The appointment on October 4 of Grenell, then US ambassador to Germany, as the new special presidential envoy to the Pristina-Belgrade Talks came as a surprise for one obvious reason: It was difficult to see why the administration had appointed a presidential envoy – with no experience in the Balkans – for talks that hardly needed White House involvement, particularly when Palmer had already been installed as special envoy.
To recall, the 1995 Dayton Agreement, which ended the 1992-5 war in Bosnia, was entirely negotiated by Assistant Secretary of State Richard Holbrooke.
The reason for Grenell was clear: the White House needed a foreign policy success of any sort, even a minor one.
Since Grenell’s appointment, it has become more evident that the administration’s interest was not in a long-term agreement between Belgrade and Pristina that includes full Serbian recognition of Kosovo, its membership of the UN and an exchange of ambassadors.
Rather, its interest, at least for the moment, seemed to be in a rushed accord that would allow for some sort of signing ceremony in the Rose Garden, in advance of the US presidential election.

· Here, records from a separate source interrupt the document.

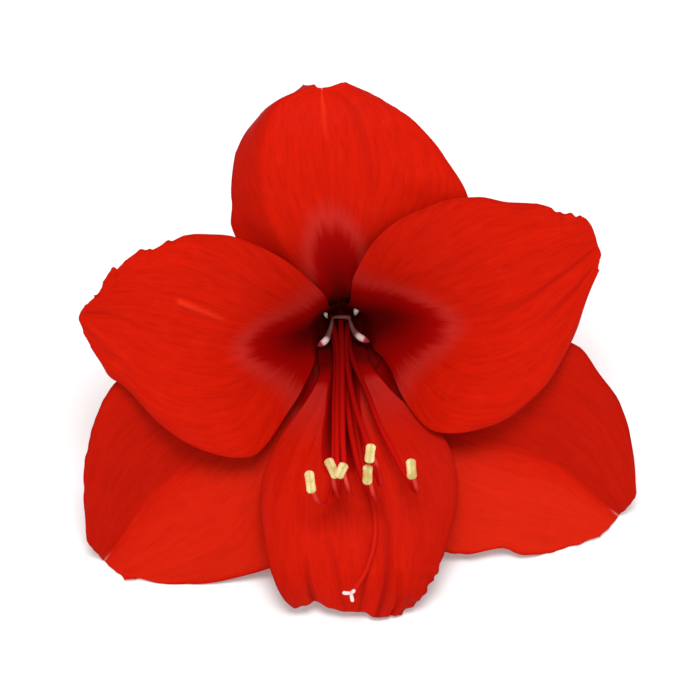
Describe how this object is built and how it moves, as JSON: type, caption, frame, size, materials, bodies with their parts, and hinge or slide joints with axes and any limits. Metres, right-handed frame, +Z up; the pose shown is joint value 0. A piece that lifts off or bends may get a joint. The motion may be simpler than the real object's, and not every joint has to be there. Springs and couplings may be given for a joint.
{
  "type": "red amaryllis bloom",
  "caption": "Open trumpet-shaped red amaryllis bloom with declined stamens, cut with a short green stalk and lying on a surface.",
  "frame": {"origin": "centre of the bounding box at the surface that the bloom lies on", "axes": "+X to the viewer's right across the bloom, its longest extent; +Z up; the open face looks towards -Y and upwards, and the stalk lies towards +Y"},
  "size_m": [0.1902, 0.149, 0.139],
  "materials": {
    "petal": "satin velvety red petal tissue with fine lengthwise veins and a dark maroon throat, filaments dark red, stigma and throat scales pale",
    "stalk": "smooth waxy fresh green plant stem",
    "anther": "matt powdery pale yellow pollen"
  },
  "bodies": {
    "root": {"bloom": "petal", "ovary_and_stalk": "stalk", "anther_1": "anther", "anther_2": "anther", "anther_3": "anther", "anther_4": "anther", "anther_5": "anther", "anther_6": "anther"}
  },
  "joints": []
}
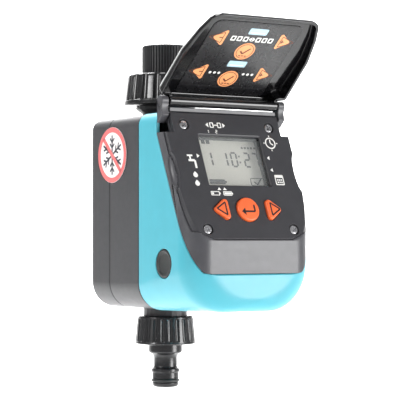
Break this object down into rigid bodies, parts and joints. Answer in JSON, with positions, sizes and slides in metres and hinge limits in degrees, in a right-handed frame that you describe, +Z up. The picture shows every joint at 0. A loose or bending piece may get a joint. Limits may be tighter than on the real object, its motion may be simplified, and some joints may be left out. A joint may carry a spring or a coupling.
{
  "type": "irrigation controller",
  "caption": "Battery irrigation timer for a garden tap: charcoal and teal casing, pull-off control module with display and keys, hinged lid, threaded inlet collar and hose connector outlet.",
  "frame": {"origin": "centre of the tap adaptor's top face, on the axis the water follows down", "axes": "+Z up along the water path, -Y out of the display side towards the user, +X to the user's right"},
  "size_m": [0.086, 0.1338, 0.2127],
  "materials": {
    "casing": "satin, charcoal",
    "cowl": "satin, teal",
    "module": "fine grain, dark grey",
    "plate": "satin, dark grey",
    "lid": "gloss, black",
    "nut": "semi-gloss, black",
    "inner": "matte, black",
    "film": "printed film",
    "sticker": "printed label",
    "clear": "clear window",
    "display": "grey display glass",
    "key": "orange",
    "seal": "black",
    "membrane": "translucent grey",
    "valve": "white moulding",
    "steel": "bright",
    "brass": "bright",
    "coil": "enamelled winding",
    "board": "green solder mask",
    "battery": "wrapped jacket",
    "red_wire": "insulated",
    "black_wire": "insulated",
    "mesh": "fine mesh"
  },
  "bodies": {
    "casing": {"case_gasket": "seal", "case_screw_1": "steel", "case_screw_2": "steel", "case_screw_3": "steel", "case_screw_4": "steel", "coil_black_wire": "black_wire", "coil_red_wire": "red_wire", "contact_block": "inner", "contact_pin_left": "brass", "contact_pin_right": "brass", "cowl_screw_1": "steel", "cowl_screw_2": "steel", "diaphragm": "seal", "diaphragm_spring": "steel", "front_cowl": "cowl", "hose_nipple": "nut", "inlet_filter": "mesh", "inlet_washer": "seal", "main_case": "casing", "nipple_o_ring": "seal", "nut_clip": "steel", "outlet_washer": "seal", "plunger_spring": "steel", "rear_cover": "casing", "sensor_socket": "inner", "side_label": "sticker", "solenoid_coil": "coil", "solenoid_frame": "steel", "tap_adaptor": "inner", "valve_body": "valve", "valve_bonnet": "valve"},
    "control_module": {"module_body": "module", "face_plate": "plate", "keypad_membrane": "membrane", "lcd_window": "clear", "lcd_frame": "inner", "lcd_panel": "display", "circuit_board": "board", "battery": "battery", "battery_snap": "inner", "battery_strap": "inner", "battery_red_wire": "red_wire", "battery_black_wire": "black_wire", "plate_screw_1": "steel", "plate_screw_2": "steel", "plate_screw_3": "steel", "plate_screw_4": "steel", "hinge_rod": "steel"},
    "lid_leaf": {"lid": "lid", "lid_label": "film"},
    "minus_key": {"minus_button": "key"},
    "enter_key": {"enter_button": "key"},
    "plus_key": {"plus_button": "key"},
    "port_plug": {"sensor_plug": "seal"},
    "tap_collar": {"tap_nut": "nut"},
    "hose_collar": {"hose_nut": "nut"},
    "plunger": {"solenoid_plunger": "steel"},
    "disc": {"valve_disc": "inner"}
  },
  "joints": [
    {"name": "module_pull", "type": "slide", "parent": "casing", "child": "control_module", "axis": [0, -1, 0], "range_m": [0, 0.055]},
    {"name": "lid_hinge", "type": "hinge", "parent": "control_module", "child": "lid_leaf", "pos_m": [0, -0.06175, -0.0388], "axis": [1, 0, 0], "range_deg": [0, 106.5]},
    {"name": "minus_press", "type": "slide", "parent": "control_module", "child": "minus_key", "axis": [0, 0.9208, -0.3899], "range_m": [0, 0.0012], "stiffness_N_per_m": 400},
    {"name": "enter_press", "type": "slide", "parent": "control_module", "child": "enter_key", "axis": [0, 0.9208, -0.3899], "range_m": [0, 0.0012], "stiffness_N_per_m": 400},
    {"name": "plus_press", "type": "slide", "parent": "control_module", "child": "plus_key", "axis": [0, 0.9208, -0.3899], "range_m": [0, 0.0012], "stiffness_N_per_m": 400},
    {"name": "plug_pull", "type": "slide", "parent": "casing", "child": "port_plug", "axis": [-1, 0, 0], "range_m": [0, 0.01]},
    {"name": "tap_nut_spin", "type": "hinge", "parent": "casing", "child": "tap_collar", "pos_m": [0, 0, -0.027], "axis": [0, 0, 1], "continuous": true},
    {"name": "hose_nut_spin", "type": "hinge", "parent": "casing", "child": "hose_collar", "pos_m": [0, 0, -0.171], "axis": [0, 0, 1], "continuous": true},
    {"name": "plunger_lift", "type": "slide", "parent": "casing", "child": "plunger", "axis": [0, 0, 1], "range_m": [0, 0.0015], "stiffness_N_per_m": 200, "deforming": ["plunger_spring"]},
    {"name": "disc_lift", "type": "slide", "parent": "casing", "child": "disc", "axis": [0, 0, 1], "range_m": [0, 0.0018], "stiffness_N_per_m": 200, "deforming": ["diaphragm_spring"]}
  ]
}
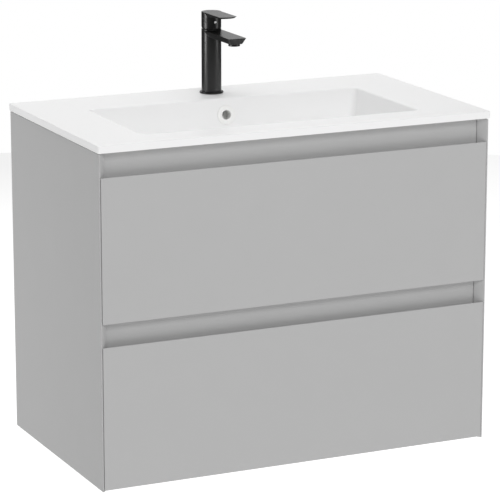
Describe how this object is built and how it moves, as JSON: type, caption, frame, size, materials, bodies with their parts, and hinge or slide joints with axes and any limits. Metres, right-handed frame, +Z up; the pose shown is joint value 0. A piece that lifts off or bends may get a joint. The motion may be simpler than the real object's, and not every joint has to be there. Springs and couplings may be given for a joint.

This is familiar terrain. Back in late 2005, there was a sudden strong interest at the highest levels of the Bush administration in the constitutional reform negotiations in Bosnia, because they offered the prospect of a small diplomatic success at the height of the Iraq war.
But hastily arranged talks in Washington in November that year failed for good reason: neither side was ready to reach a viable, workable agreement.
The same is true now. Grenell’s announcement that both sides have agreed to “temporarily pause the derecognition campaign and the seeking of international memberships” is ill-suited as a basis for negotiations, as it promotes a false equivalency between the policies of Serbia and Kosovo. Both positions stem from the unwillingness of Belgrade to recognize Kosovo, full stop.
And what to make of Grenell’s statement that, should talks fail, the focus should return to “progress on growing the economies”? Hasn’t that been the priority of the EU-based talks from the beginning? Why exclude the EU if economic issues are the “focus”. The answer is they are not.
The current domestic challenges facing the US at home in combination with its unilateral approach to the Kosovo-Serbia talks suggest that it is time for the US to push the re-set button on its current policy in the Western Balkans.
Between now and the presidential election, the US should step back from high-visibility initiatives and avoid the prospect of conducting flawed negotiations that might do more harm than good, and only serve the interests of a President in search of a foreign policy success at all costs.
Indeed, the US and Western Balkans would perhaps be better served by the status quo than by policies and actions for which many might ask: Cui bono?
- Bruce Hitchner was a member of the negotiating team that assisted the Bosnian political parties in negotiating the April Package of Constitutional Reforms in 2005-6. He is currently Professor of Classical Studies and International Relations at Tufts University in Massachusetts (USA) and the former Chairman of the Dayton Peace Accords Project.